Teknolojik dönüşüm, sosyal adaletin sağlanmasında önemli bir rol oynar. Akıllı şehirlerde gerçekleşen dijital dönüşüm, tüm bireylerin çeşitli hizmetlere erişimlerini kolaylaştırır. Örneğin, ulaşım sistemleri için geliştirilen uygulamalar, herkesin ulaşım imkanlarından eşit fayda sağlayabilmesine imkân tanır. Bu türden yenilikler, dezavantajlı gruplar için özellikle önemlidir. Ulaşım, sağlık ve eğitim gibi temel hizmetlere erişim, bireylerin sosyal ve ekonomik hayatlarını direkt etkiler.
Ayrıca, akıllı şehirlerde mevcut olan veri analizi teknikleri, sosyal adaletsizliklerin tespit edilmesine yardımcı olabilir. Belediyeler, belirli bölgelerde kaynak dağılımı yaparken, veri analizi yoluyla ihtiyaçları daha doğru bir şekilde belirleyebilir. Bu durum, yerel yönetimlerin daha adil bir hizmet sunmasına katkıda bulunur. Teknolojinin sağladığı bu olanaklar, şehirlerdeki sosyal adaleti güçlendirir.
Akıllı şehirlerin oluşturduğu yapılar, toplumsal refahın artmasında önemli bir faktör olarak değerlendirilir. Şehirlerde yaşayan bireyler, akıllı çözümler sayesinde daha konforlu ve sürdürülebilir bir yaşam sürer. Enerji yönetim sistemleri, enerji tasarrufuna katkı sağlarken, sağlık hizmetleri için geliştirilen mobil uygulamalar, kişisel sağlık takibi yapmayı kolaylaştırır. Böylelikle, bireylerin sağlığını ve genel refah seviyesini olumlu yönde etkiler.

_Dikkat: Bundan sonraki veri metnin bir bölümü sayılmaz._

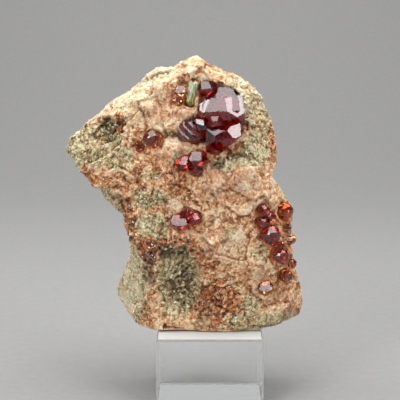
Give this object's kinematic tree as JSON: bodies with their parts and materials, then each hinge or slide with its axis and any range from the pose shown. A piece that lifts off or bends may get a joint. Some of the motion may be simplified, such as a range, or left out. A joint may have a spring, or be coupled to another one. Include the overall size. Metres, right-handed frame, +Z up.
{
  "type": "garnet in matrix",
  "caption": "Mineral hand specimen: deep red and orange garnet crystals on a pale green and brown host rock, standing on a clear square display block.",
  "frame": {"origin": "centre of the display block's underside", "axes": "+Z up, -Y towards the crystal face of the stone, +X to the right when it is seen from the front"},
  "size_m": [0.091, 0.0534, 0.1293],
  "materials": {
    "host_rock": "matte",
    "red_garnet": "polished",
    "orange_garnet": "gloss",
    "diopside": "satin",
    "acrylic": "polished"
  },
  "bodies": {
    "root": {"display_block": "acrylic", "matrix": "host_rock", "diopside_prism": "diopside", "garnet_main": "red_garnet", "garnet_upper_small": "red_garnet", "garnet_upper_left": "orange_garnet", "garnet_left": "orange_garnet", "garnet_left_tiny": "red_garnet", "garnet_lower_pair": "red_garnet", "garnet_middle": "red_garnet", "garnet_right_cluster": "red_garnet", "garnet_right_round": "orange_garnet", "garnet_right_orange": "orange_garnet", "garnet_right_edge": "orange_garnet", "garnet_right_lower": "red_garnet", "garnet_right_red": "red_garnet", "garnet_right_pink": "orange_garnet", "garnet_low": "orange_garnet"}
  },
  "joints": []
}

Refah artışının bir diğer boyutu, ekonomik fırsatların çoğalmasıdır. Akıllı şehir projeleri, yeni iş alanları ve istihdam fırsatları yaratmaktadır. Örneğin, sürdürülebilir enerji çözümleriyle ilgilenen firmalar, kendi alanlarında inovasyon yaparak, hem çevreye hem de ekonomiye katkıda bulunur. Bu durum, hem bireylerin yaşam kalitesini artırır hem de genel ekonomik büyümeye destek olur.
Geleceğin şehirleri, daha fazla insanı içinde barındıran, teknolojik altyapısı güçlü ve sürdürülebilir bir yaşam alanı sunan yapılar olacak. Projelerin odak noktası, insan odaklı yaşam alanları yaratmaktır. Bu bağlamda, toplumsal katılım ve şeffaflık önem taşır. İnsanların fikirleri ve beklentileri, şehirlerin planlanmasında belirleyici olacak. Bu değişim, halkın yönetime olan güvenini artırır.